# PROBLEM DESCRIPTION:
Among the lines below, keep only those from the one containing "---------- the stand" through the one containing "TURN = math.tau", and reproduce them exactly.

(Records from a data collection)
* * * * * * * * *
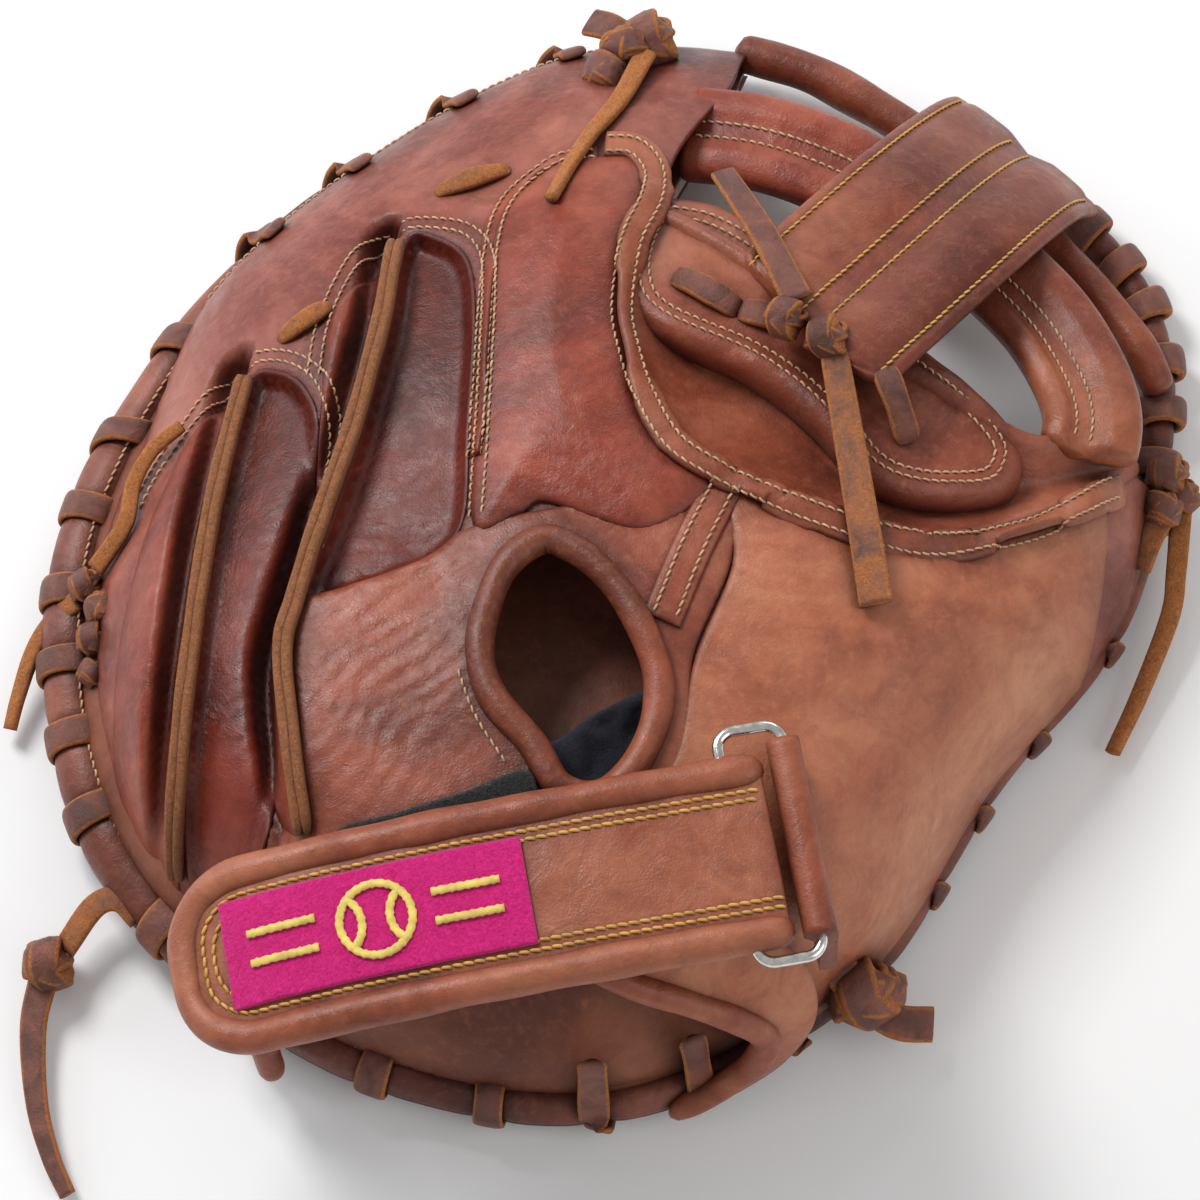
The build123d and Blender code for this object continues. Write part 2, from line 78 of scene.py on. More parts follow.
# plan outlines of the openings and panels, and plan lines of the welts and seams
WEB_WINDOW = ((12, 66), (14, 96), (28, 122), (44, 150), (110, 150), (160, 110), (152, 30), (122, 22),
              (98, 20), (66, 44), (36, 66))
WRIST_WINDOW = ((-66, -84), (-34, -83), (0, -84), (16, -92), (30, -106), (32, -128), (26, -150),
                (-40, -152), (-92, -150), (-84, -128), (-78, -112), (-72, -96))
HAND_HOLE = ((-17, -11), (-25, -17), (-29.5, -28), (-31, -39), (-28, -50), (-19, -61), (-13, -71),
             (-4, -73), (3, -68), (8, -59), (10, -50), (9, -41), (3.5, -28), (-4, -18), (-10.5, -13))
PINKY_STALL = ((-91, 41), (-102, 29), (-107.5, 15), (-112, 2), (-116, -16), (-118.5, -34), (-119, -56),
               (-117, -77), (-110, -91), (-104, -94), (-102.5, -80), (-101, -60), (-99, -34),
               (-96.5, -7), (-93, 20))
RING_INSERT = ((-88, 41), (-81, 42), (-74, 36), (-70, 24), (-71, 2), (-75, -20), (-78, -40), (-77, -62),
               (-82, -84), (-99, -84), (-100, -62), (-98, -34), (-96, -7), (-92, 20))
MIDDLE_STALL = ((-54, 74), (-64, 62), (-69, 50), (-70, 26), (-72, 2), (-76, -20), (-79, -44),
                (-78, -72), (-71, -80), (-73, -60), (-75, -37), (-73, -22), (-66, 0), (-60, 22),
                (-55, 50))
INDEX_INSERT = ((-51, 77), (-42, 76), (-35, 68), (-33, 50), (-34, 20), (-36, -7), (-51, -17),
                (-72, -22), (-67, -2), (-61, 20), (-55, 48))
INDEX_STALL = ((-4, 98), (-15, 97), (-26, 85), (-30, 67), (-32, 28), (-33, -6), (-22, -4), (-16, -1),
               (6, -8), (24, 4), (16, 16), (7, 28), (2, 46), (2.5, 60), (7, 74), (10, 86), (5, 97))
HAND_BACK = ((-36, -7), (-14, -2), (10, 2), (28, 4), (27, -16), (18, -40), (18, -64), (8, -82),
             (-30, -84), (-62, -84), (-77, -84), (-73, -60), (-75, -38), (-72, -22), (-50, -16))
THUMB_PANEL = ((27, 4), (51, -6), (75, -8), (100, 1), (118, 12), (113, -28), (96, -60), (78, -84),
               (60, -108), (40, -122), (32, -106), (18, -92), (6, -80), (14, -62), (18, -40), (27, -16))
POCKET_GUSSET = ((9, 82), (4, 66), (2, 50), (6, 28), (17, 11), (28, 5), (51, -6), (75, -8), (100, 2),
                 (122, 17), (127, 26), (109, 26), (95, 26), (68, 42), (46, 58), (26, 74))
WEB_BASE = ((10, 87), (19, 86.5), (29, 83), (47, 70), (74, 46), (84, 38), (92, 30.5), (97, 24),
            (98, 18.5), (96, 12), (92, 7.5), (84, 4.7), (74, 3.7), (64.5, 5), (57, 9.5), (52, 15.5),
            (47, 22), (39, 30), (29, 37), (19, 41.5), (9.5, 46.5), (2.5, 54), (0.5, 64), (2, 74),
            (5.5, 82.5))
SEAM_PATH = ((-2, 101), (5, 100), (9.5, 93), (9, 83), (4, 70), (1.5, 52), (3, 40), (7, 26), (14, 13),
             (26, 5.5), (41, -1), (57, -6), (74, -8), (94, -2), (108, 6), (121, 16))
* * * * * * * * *
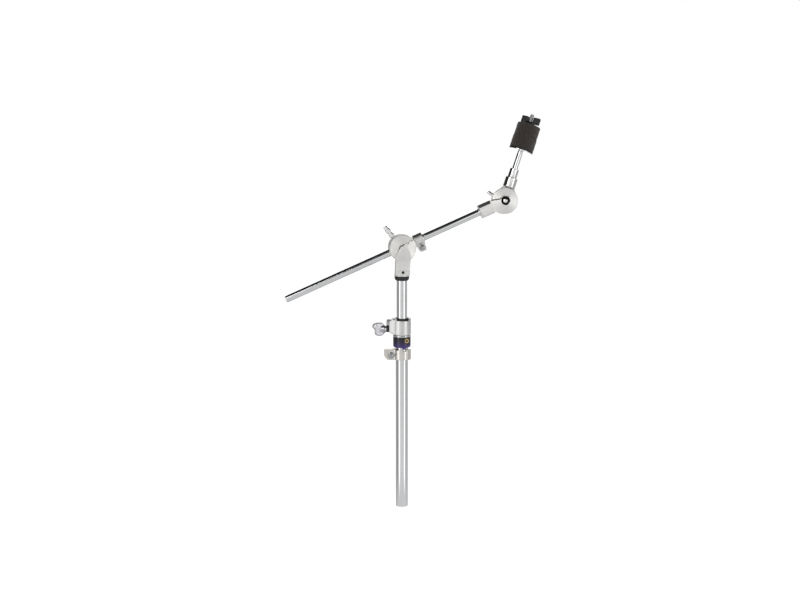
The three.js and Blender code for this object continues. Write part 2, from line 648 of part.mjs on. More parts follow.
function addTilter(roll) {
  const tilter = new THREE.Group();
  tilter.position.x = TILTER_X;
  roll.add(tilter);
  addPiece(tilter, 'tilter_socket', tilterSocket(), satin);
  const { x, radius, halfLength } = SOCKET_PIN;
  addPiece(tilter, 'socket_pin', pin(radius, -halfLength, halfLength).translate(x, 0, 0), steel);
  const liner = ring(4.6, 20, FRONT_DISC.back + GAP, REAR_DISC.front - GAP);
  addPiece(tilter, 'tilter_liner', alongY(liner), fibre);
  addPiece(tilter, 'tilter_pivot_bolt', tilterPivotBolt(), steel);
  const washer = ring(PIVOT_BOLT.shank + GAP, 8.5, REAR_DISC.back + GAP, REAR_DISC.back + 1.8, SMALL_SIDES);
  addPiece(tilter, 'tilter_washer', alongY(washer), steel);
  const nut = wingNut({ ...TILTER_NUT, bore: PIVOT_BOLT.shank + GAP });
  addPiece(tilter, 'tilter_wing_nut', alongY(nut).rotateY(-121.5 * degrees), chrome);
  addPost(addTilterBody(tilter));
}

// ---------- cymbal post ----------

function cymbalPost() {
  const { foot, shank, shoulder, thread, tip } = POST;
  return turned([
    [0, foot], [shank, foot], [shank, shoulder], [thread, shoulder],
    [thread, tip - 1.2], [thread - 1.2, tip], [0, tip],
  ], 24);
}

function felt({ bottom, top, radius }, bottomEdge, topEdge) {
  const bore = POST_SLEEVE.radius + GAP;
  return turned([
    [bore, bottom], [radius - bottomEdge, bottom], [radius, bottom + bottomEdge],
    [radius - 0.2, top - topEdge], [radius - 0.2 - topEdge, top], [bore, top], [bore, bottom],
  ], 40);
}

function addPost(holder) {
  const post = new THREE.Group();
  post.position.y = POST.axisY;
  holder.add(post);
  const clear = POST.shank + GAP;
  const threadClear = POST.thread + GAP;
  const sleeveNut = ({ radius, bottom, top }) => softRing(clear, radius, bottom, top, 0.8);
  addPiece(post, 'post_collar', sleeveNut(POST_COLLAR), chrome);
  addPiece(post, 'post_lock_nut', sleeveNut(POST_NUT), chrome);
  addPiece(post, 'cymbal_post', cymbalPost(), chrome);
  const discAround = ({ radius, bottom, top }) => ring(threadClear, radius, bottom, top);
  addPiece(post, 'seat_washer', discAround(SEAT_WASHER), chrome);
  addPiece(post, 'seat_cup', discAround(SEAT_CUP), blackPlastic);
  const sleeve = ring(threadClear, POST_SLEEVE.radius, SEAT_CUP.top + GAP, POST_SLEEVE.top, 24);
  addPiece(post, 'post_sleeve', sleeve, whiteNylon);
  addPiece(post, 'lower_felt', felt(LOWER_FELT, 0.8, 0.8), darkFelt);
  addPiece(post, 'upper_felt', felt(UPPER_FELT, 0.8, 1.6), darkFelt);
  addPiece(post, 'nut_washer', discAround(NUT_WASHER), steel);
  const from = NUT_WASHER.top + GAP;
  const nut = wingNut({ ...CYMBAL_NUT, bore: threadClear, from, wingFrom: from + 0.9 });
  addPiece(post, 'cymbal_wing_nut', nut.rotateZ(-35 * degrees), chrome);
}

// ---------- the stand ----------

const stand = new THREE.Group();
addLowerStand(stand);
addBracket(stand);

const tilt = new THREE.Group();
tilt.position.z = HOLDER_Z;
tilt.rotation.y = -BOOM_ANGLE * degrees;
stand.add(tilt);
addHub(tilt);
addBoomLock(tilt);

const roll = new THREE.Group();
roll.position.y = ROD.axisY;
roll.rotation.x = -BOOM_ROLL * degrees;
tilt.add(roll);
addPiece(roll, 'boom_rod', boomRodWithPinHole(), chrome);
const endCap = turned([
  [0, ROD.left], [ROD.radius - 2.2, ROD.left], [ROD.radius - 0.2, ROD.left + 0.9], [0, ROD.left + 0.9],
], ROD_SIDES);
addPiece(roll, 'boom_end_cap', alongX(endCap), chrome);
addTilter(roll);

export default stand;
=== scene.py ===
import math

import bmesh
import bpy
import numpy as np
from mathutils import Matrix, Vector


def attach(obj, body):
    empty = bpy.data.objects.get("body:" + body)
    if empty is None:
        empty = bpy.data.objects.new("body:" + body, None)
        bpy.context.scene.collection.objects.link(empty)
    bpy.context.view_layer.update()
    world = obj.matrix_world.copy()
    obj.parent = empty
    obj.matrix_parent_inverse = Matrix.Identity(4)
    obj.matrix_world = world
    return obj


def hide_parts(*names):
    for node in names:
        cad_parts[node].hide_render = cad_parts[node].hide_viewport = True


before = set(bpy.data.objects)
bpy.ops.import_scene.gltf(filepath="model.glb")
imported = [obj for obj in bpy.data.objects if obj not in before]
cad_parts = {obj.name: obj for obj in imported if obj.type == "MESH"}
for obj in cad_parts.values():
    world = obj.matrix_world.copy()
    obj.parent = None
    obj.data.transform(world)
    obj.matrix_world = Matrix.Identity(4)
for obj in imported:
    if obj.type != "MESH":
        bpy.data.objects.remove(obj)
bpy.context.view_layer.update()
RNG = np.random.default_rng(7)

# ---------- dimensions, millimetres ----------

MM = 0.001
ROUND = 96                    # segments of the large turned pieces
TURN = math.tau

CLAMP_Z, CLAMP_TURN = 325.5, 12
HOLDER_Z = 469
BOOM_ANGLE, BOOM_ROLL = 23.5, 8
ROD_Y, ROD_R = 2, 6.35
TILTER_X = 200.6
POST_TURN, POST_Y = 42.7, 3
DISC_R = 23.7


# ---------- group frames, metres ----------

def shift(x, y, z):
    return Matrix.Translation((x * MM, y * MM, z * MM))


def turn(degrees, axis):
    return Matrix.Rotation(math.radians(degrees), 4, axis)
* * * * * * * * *
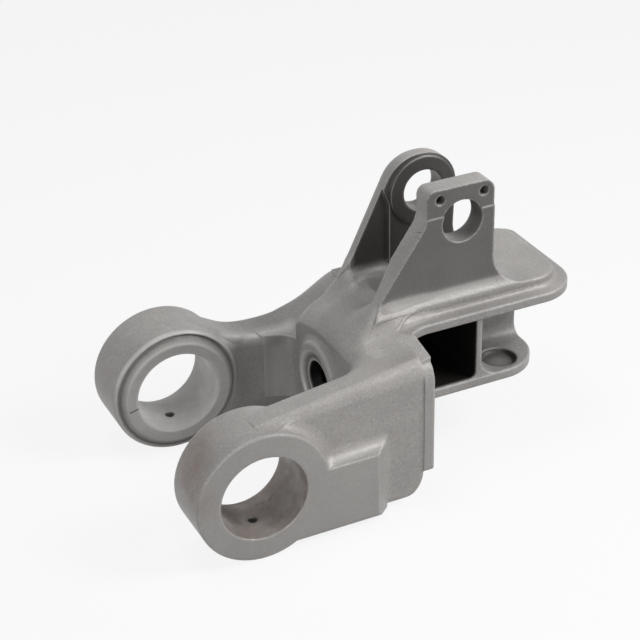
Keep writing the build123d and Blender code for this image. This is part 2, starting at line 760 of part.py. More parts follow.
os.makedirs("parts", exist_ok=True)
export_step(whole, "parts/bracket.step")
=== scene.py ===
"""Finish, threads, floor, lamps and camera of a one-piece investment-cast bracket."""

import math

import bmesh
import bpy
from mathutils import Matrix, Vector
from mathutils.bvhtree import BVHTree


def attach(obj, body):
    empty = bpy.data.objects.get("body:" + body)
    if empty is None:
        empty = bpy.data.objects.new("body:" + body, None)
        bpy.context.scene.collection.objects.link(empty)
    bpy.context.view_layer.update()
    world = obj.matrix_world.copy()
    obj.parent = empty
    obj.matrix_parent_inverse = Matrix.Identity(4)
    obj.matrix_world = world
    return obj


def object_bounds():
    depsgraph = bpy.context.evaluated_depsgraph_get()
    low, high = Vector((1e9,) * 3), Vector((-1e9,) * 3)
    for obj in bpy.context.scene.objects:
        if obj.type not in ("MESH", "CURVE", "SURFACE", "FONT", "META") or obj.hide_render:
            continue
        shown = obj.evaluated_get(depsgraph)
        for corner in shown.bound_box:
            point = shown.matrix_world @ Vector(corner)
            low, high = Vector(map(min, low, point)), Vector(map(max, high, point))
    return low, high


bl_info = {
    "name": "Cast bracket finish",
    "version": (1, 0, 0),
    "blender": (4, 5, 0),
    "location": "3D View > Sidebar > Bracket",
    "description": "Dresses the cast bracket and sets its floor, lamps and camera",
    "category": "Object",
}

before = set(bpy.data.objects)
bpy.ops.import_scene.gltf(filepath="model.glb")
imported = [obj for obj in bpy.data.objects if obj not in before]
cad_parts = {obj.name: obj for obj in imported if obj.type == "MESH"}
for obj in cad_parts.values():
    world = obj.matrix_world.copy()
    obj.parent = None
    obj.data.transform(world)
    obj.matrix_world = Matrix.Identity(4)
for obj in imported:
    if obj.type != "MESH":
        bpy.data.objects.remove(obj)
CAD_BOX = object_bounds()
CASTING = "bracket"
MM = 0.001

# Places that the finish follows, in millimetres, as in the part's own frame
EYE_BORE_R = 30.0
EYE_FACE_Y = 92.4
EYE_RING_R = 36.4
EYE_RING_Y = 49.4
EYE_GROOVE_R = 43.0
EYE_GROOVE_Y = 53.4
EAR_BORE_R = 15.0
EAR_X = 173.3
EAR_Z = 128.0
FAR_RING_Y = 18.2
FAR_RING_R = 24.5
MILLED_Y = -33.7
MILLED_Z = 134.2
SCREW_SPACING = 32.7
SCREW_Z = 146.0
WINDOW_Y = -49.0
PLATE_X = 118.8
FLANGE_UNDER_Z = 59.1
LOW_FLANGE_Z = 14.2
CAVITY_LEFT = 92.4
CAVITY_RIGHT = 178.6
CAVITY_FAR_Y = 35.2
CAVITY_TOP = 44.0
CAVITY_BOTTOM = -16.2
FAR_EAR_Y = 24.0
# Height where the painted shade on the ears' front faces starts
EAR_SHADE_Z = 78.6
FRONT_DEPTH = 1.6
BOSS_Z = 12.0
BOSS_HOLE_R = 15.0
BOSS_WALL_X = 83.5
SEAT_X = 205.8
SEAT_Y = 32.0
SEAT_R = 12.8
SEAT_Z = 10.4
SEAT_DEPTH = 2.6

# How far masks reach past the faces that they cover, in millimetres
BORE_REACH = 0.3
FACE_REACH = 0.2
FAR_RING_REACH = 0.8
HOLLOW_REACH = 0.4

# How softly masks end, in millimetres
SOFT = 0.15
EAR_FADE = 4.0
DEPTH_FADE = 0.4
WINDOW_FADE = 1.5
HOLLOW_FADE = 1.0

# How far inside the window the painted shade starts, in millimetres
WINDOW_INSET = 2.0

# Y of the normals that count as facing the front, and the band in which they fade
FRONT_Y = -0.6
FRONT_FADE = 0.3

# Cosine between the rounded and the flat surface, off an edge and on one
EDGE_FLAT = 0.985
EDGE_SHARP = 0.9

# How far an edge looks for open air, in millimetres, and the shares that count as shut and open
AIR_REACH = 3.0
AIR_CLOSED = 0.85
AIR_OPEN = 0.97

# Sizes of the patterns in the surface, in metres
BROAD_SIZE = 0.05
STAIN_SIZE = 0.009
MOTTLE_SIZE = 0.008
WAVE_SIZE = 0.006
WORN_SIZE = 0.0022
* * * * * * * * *
# ANSWER TO THE TASK:
// ---------- the stand ----------

const stand = new THREE.Group();
addLowerStand(stand);
addBracket(stand);

const tilt = new THREE.Group();
tilt.position.z = HOLDER_Z;
tilt.rotation.y = -BOOM_ANGLE * degrees;
stand.add(tilt);
addHub(tilt);
addBoomLock(tilt);

const roll = new THREE.Group();
roll.position.y = ROD.axisY;
roll.rotation.x = -BOOM_ROLL * degrees;
tilt.add(roll);
addPiece(roll, 'boom_rod', boomRodWithPinHole(), chrome);
const endCap = turned([
  [0, ROD.left], [ROD.radius - 2.2, ROD.left], [ROD.radius - 0.2, ROD.left + 0.9], [0, ROD.left + 0.9],
], ROD_SIDES);
addPiece(roll, 'boom_end_cap', alongX(endCap), chrome);
addTilter(roll);

export default stand;
=== scene.py ===
import math

import bmesh
import bpy
import numpy as np
from mathutils import Matrix, Vector


def attach(obj, body):
    empty = bpy.data.objects.get("body:" + body)
    if empty is None:
        empty = bpy.data.objects.new("body:" + body, None)
        bpy.context.scene.collection.objects.link(empty)
    bpy.context.view_layer.update()
    world = obj.matrix_world.copy()
    obj.parent = empty
    obj.matrix_parent_inverse = Matrix.Identity(4)
    obj.matrix_world = world
    return obj


def hide_parts(*names):
    for node in names:
        cad_parts[node].hide_render = cad_parts[node].hide_viewport = True


before = set(bpy.data.objects)
bpy.ops.import_scene.gltf(filepath="model.glb")
imported = [obj for obj in bpy.data.objects if obj not in before]
cad_parts = {obj.name: obj for obj in imported if obj.type == "MESH"}
for obj in cad_parts.values():
    world = obj.matrix_world.copy()
    obj.parent = None
    obj.data.transform(world)
    obj.matrix_world = Matrix.Identity(4)
for obj in imported:
    if obj.type != "MESH":
        bpy.data.objects.remove(obj)
bpy.context.view_layer.update()
RNG = np.random.default_rng(7)

# ---------- dimensions, millimetres ----------

MM = 0.001
ROUND = 96                    # segments of the large turned pieces
TURN = math.tau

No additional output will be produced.